The monthly template is a Word document that has major subject areas as headings and is cut and pasted into a new Word document each month. Subject areas might be religion, science, math, social studies, writing, reading, other language arts, music, art, PE, and Misc. Each month I would look at a printout of the prior month’s report to remind myself of the status at the beginning of the month. For instance, in March we may have completed the grammar text through lesson 35 and continued through lesson 57 in April. So to write the April report, under ‘other language arts’ I would write, “Grammar lessons 36 through 57.” Hence a short but reasonably detailed overview of progress would easily be generated.
What is useful about this?

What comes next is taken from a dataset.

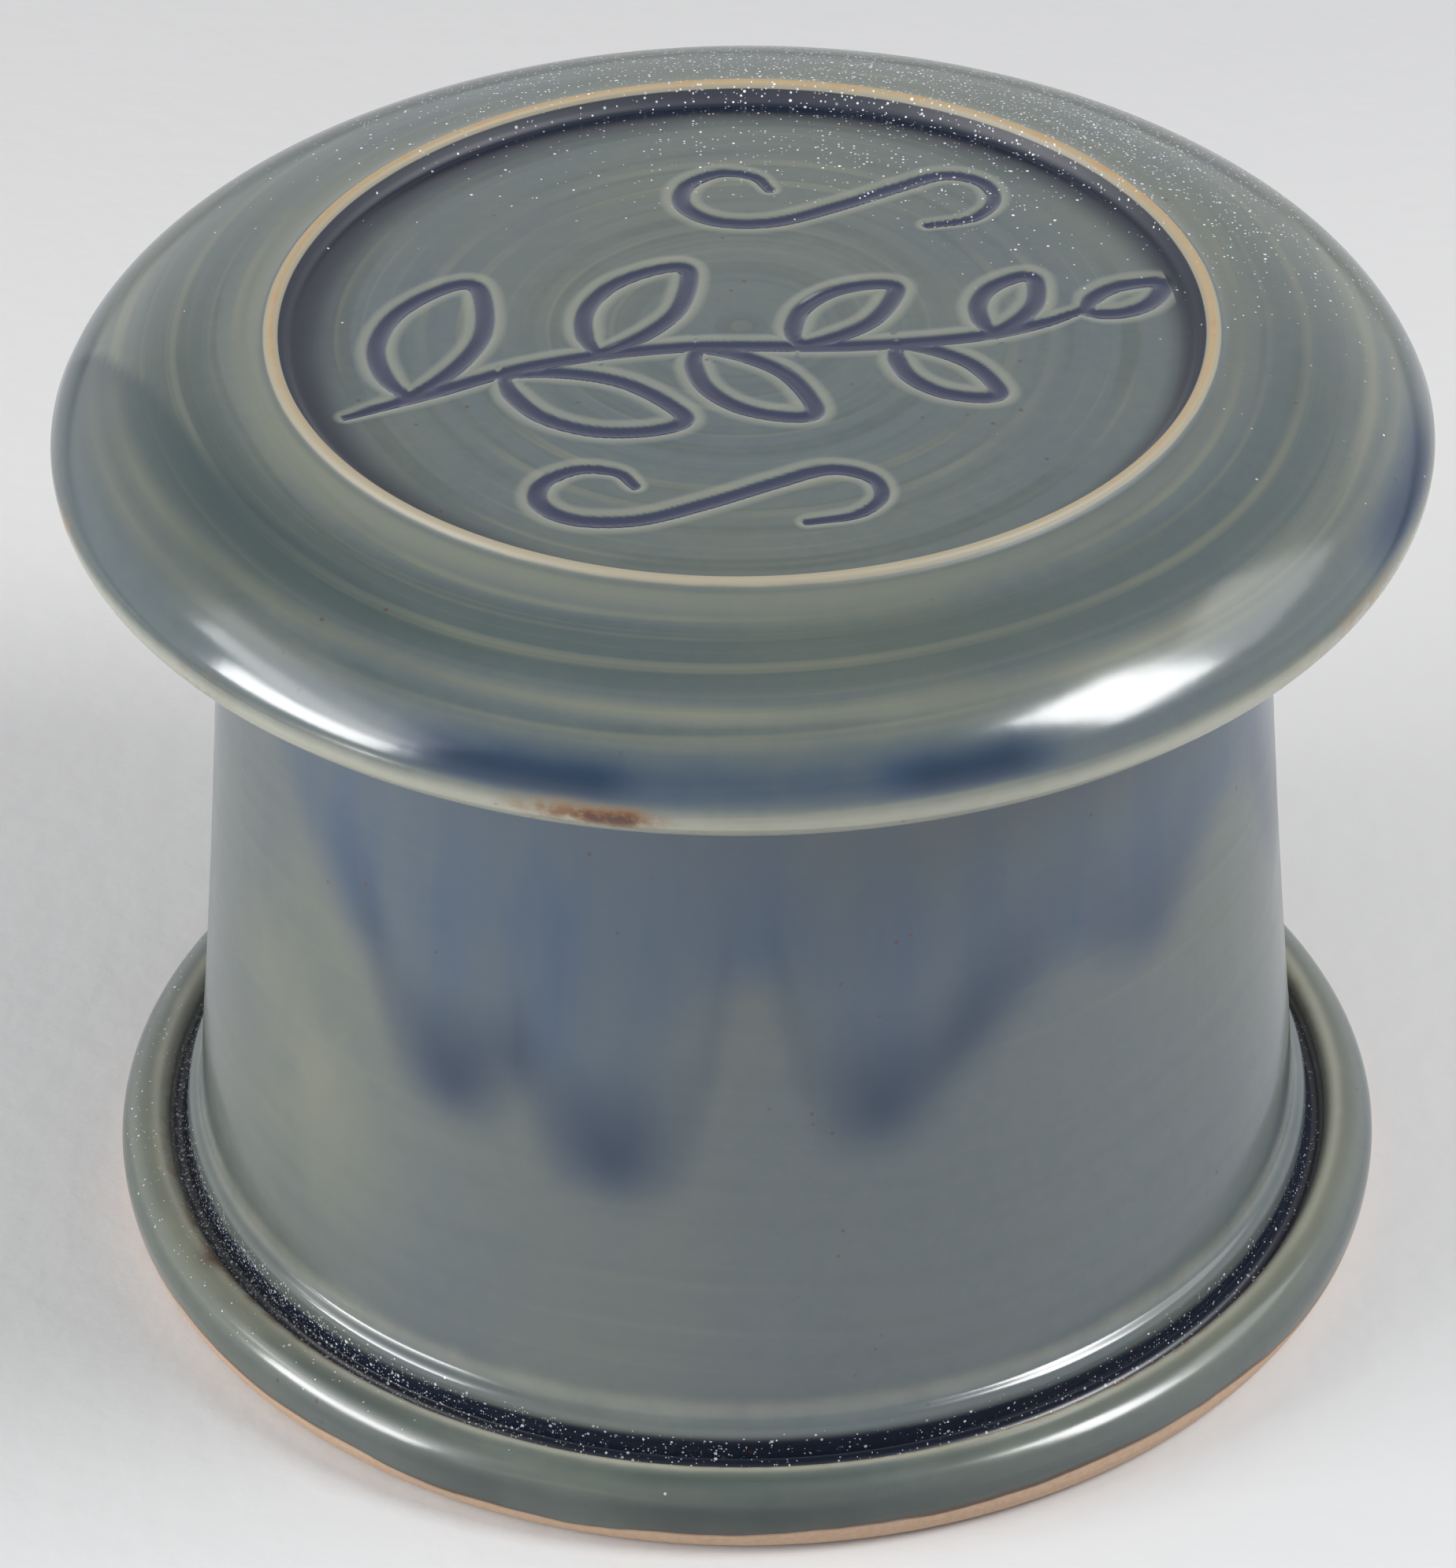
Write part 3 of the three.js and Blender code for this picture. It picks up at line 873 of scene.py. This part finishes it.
def glaze_foot(mesh):
    """Values for the bead, the trough and the bare foot."""
    skin = Skin(mesh)
    low = (1 - skin.up(5.4, 7.6)) * skin.out(58.4, 59.8)
    sides = skin.near((-70, 36), (66, 46))
    bare_line = 2.7 + skin.near((40, 26)) + 0.5 * skin.near((-48, 16)) + 0.25 * skin.wave(4)
    # White specks in the trough, partly painted glints, thickest on the left
    grit_and_glints = (1 - skin.out(56.4, 57.1)) * (0.20 + skin.near(GLINTS_THICKEST))
    marks = skin.near((-58, 24), (34, 20)) + 0.8 * skin.near((2, 12)) + 0.7 * skin.near((150, 40))
    skin.hold(
        pooled=1 - eased(skin.radius + 0.25 * skin.near(*SPARED), 56.2, 56.95),
        broken=0.95 * skin.ring(57.5, 1.05),
        mossy=skin.ring(59.6, 0.9) * (0.4 + 0.6 * skin.near((-15, 50))),
        # Darker on the lower outer face of the bead, strongest at the front
        dipped=low * (0.35 + 0.65 * skin.near((-6, 30))),
        olive=0.9 * sides * skin.ring(58.6, 1.9),
        bare=0.5 + (bare_line - skin.height) / 2.2,
        iron=skin.near((-62, 1.5)) * skin.ring(58.0, 0.9),
        dusty=grit_and_glints + 0.10 * skin.near((-82, 32)) * (1 - skin.out(60.6, 61.4)),
        toasted=marks * skin.ring(57.3, 0.6),
    )


def glaze_cap(mesh):
    """Values for the medallion, the ring, the shoulder and the rim."""
    skin = Skin(mesh)
    top = skin.height > 84
    on_shoulder = skin.out(43.6, 44.6) * top
    on_rim = skin.out(61, 62.5)
    glaze_medallion(skin, top)
    glaze_rim(skin, on_rim)
    past = skin.radius - np.interp(skin.bearing, *np.array(DIP_EDGE).T, left=90, right=90)
    fading = eased(skin.bearing, -103, -95) * (1 - eased(skin.bearing, -62, -14))
    dark_band = skin.out(47.5, 50.0) * (1 - skin.out(54.6, 56.8))
    pale_line = hump(skin.radius - 0.4 * skin.wave(2), 57.4, 0.75)
    second_line = 0.6 * hump(skin.radius + 0.3 * skin.wave(3), 59.6, 0.5)
    skin.hold(
        dipped=eased(past, -0.55, 0.75) * np.exp(-np.maximum(past, 0) / 8) * fading * on_shoulder,
        olive=(1 - skin.out(44.2, 48.8)) * (0.45 + 0.55 * skin.near((-55, 60))) * on_shoulder,
        mossy=dark_band * (0.25 + 0.75 * skin.near((-38, 82))) * on_shoulder,
        ridge_line=np.maximum(pale_line, second_line) * on_shoulder,
    )


def glaze_medallion(skin, top):
    """Values for the medallion and its ring, and for the dust that settled round the back."""
    inside_ring = (1 - skin.out(42.35, 42.75)) * (1 - skin.up(95.4, 95.8)) * top
    away = 1 - skin.near((12, 60))
    reach = 1.2 + 3.6 * away - 1.2 * skin.near((90, 40))
    pool = (0.42 + 0.58 * away) * np.exp(-((np.maximum(42.0 - skin.radius, 0) / reach) ** 2))
    fired = 0.62 + 0.38 * (1 - skin.near((-10, 85)))
    dust = (0.22 + 0.78 * skin.out(38, 47)) * skin.out(18, 33) * top
    skin.hold(
        pooled=pool * inside_ring,
        tanned=fired * skin.ring(42.90, 0.80) * skin.up(95.35, 95.75),
        dry=skin.ring(42.6, 1.35),
        dusty=(skin.near((152, 34)) + 0.30 * skin.near((-172, 34))) * dust,
    )


def glaze_rim(skin, on_rim):
    """Values for the rim: cobalt over it, cream under it, and iron on its edge."""
    lower_rim = (1 - skin.up(84.4, 87.0)) * skin.out(55.5, 57.5)
    blue = skin.between(-26, -11, 5) + 0.75 * skin.between(13, 23, 4) + 0.9 * skin.between(66, 84, 6)
    blue += 0.6 * skin.between(120, 150, 8) + 0.6 * skin.between(-150, -128, 8)
    front = skin.between(-27, 25, 4)
    run = skin.ring(62.3, 1.6) * skin.up(85.6, 86.8)
    gathered = skin.ring(62.4, 1.3) * skin.up(85.9, 86.8)
    halo = 0.52 * skin.near((-13.4, 5.8)) * skin.level(84.9, 1.3)
    spot = skin.near((-10.4, 3.9)) * skin.level(84.8, 1.05)
    marks = skin.near((-73, 2.6), (-49, 2.8)) + 0.7 * skin.near((60, 9))
    skin.hold(
        broken=np.maximum(0.74 * lower_rim, 0.5 * skin.level(80.4, 0.5)),
        cobalt=np.clip(0.25 + 0.45 * front + blue, 0, 1) * run,
        gathered=np.clip(1.2 * blue + 0.30 * front, 0, 1) * gathered,
        iron=np.maximum(spot, halo) * on_rim,
        toasted=marks * skin.level(85.0, 1.0) * on_rim,
    )


def glaze_bell(mesh):
    """Values for the bell: its lip breaks to cream."""
    skin = Skin(mesh)
    skin.hold(broken=0.7 * skin.level(BELL_LOW.z / MM, 1.4))


# ---------------------------------------------------------------------------
# Glazes and clay
# ---------------------------------------------------------------------------

GLAZE_IOR = 1.7

# White specks, in two layers: places to a metre, size within a place, and the share that shows
# In the trough the specks are partly grit and partly painted glints of light, thickest on the left
TROUGH_GRIT_AND_GLINTS = ((4300.0, 0.38, 0.85), (1950.0, 0.32, 0.90))
LID_DUST = ((2600.0, 0.30, 1.3), (1300.0, 0.20, 1.2))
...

For one thing, it enables the teaching parent to clearly see that progress is, in fact, being made—something that is easy to miss in the moment. It also gives her a chance to take stock and see whether progress is too skewed—too much writing at the cost of science, for instance, or vice versa. Is there something that should be emphasized more next month? Has progress been so great that it’s time to purchase the next materials? Is there something that could use a little more emphasis? This process also puts a summary of that month’s accomplishments right at the tip of her tongue, for interested relatives or others. And lastly, assembling all of the monthly reports for a year or two is a great starting point if you need to formulate a transcript or an overview of progress for applications to brick and mortar schools, or scholarships, or jobs.
In summary, the processes of homeschool scheduling and record keeping can be thorough, complete, and yet not particularly time consuming. It doesn’t have to be difficult to be effective.